Ramat Hamoud, the clearing agent, arrived later and began the laborious clearing process. We took the chimps to the airport animal holding facility for the veterinary formalities.

The doors were opened so we could see how they were doing (I actually peeked earlier in the cargo shed).

Bo offered me his finger, first touch!

Bo looked in remarkably good spirits after what must have been a tiring and confusing experience. And it wasn’t over yet.

Bella was a bit more subdued, but she came around later and became quite friendly. Her face had the clear color of a Central African chimp.

Bo had a mango to celebrate her arrival.

Bella had no food left in her cage, so I went to a nearby cantine and found the last three bananas. Bella scoffed two in no time, I gave the other to Bo.

After more than seven hours in the airport we left for Ol Pejeta. Ramat was still doing paperwork, but they let us leave.

The chimps didn’t arrive at the Ol Pejeta chimpanzee quarantine house until 5:30 p.m.

Unloading at the quarantine house, directed by Joseph Maiyo, caretaker supervisor (man in hat).

In the upper left hand corner of the crate tops you can see ‘Bo’ and ‘Bella’ marked

Clean straw for sleeping nests had been put in the rooms.

Bo checks out his new home.

While Bella munches bananas, Bo watches from the window.
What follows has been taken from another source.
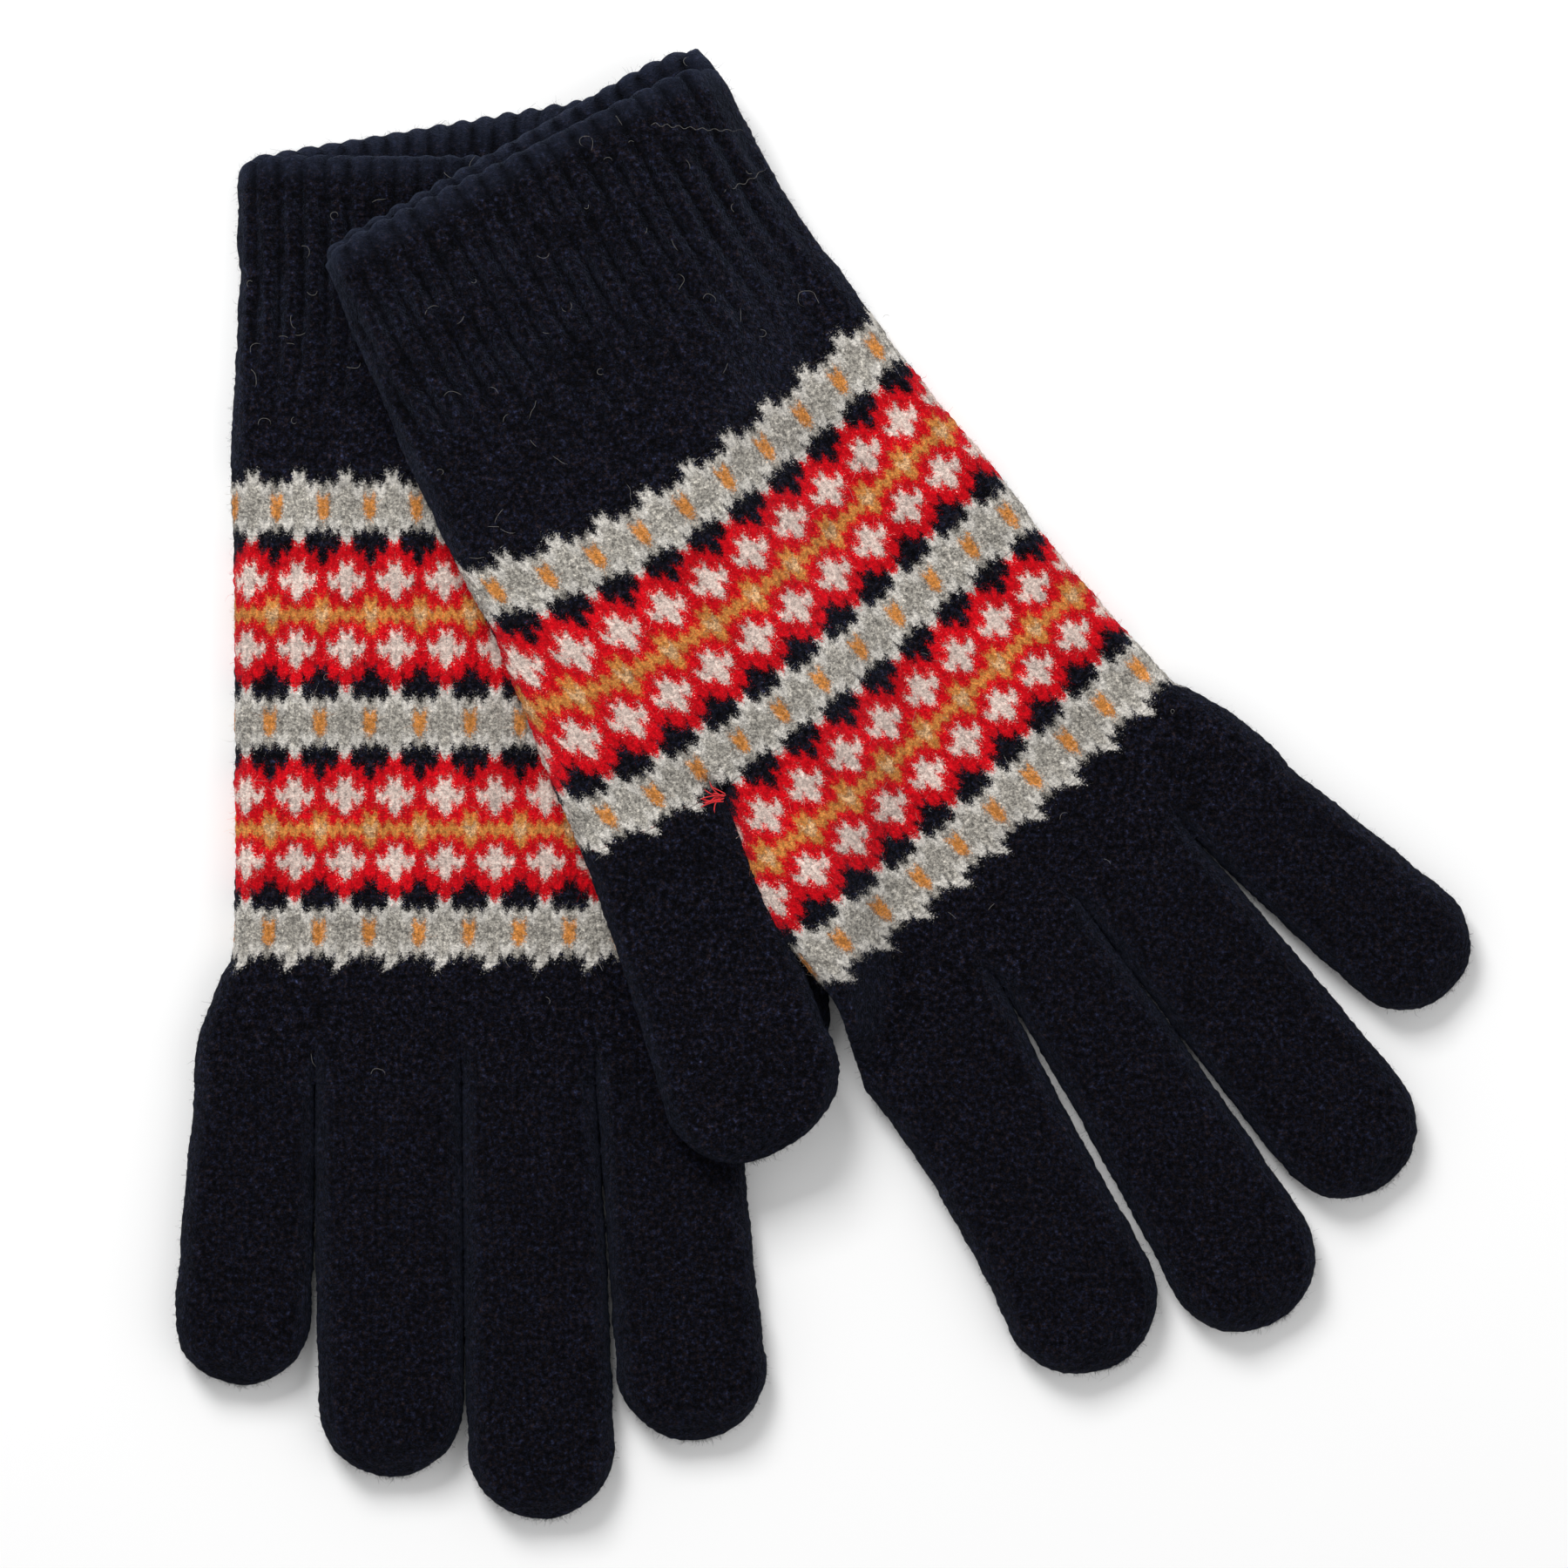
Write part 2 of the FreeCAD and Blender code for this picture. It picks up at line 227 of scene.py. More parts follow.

We hope they will get to know each other through the window.

The team, very happy to have new guests at Sweetwaters Chimpanzee Sanctuary.

Bo and Bella will now enjoy five-star accommodation for the next three months in quarantine. Once out, we hope that they will be introduced easily to the New Group. They will join Manno, the young chimp rescued from a private zoo in Iraqi Kurdistan and brought to Sweetwaters on 30th November 2016.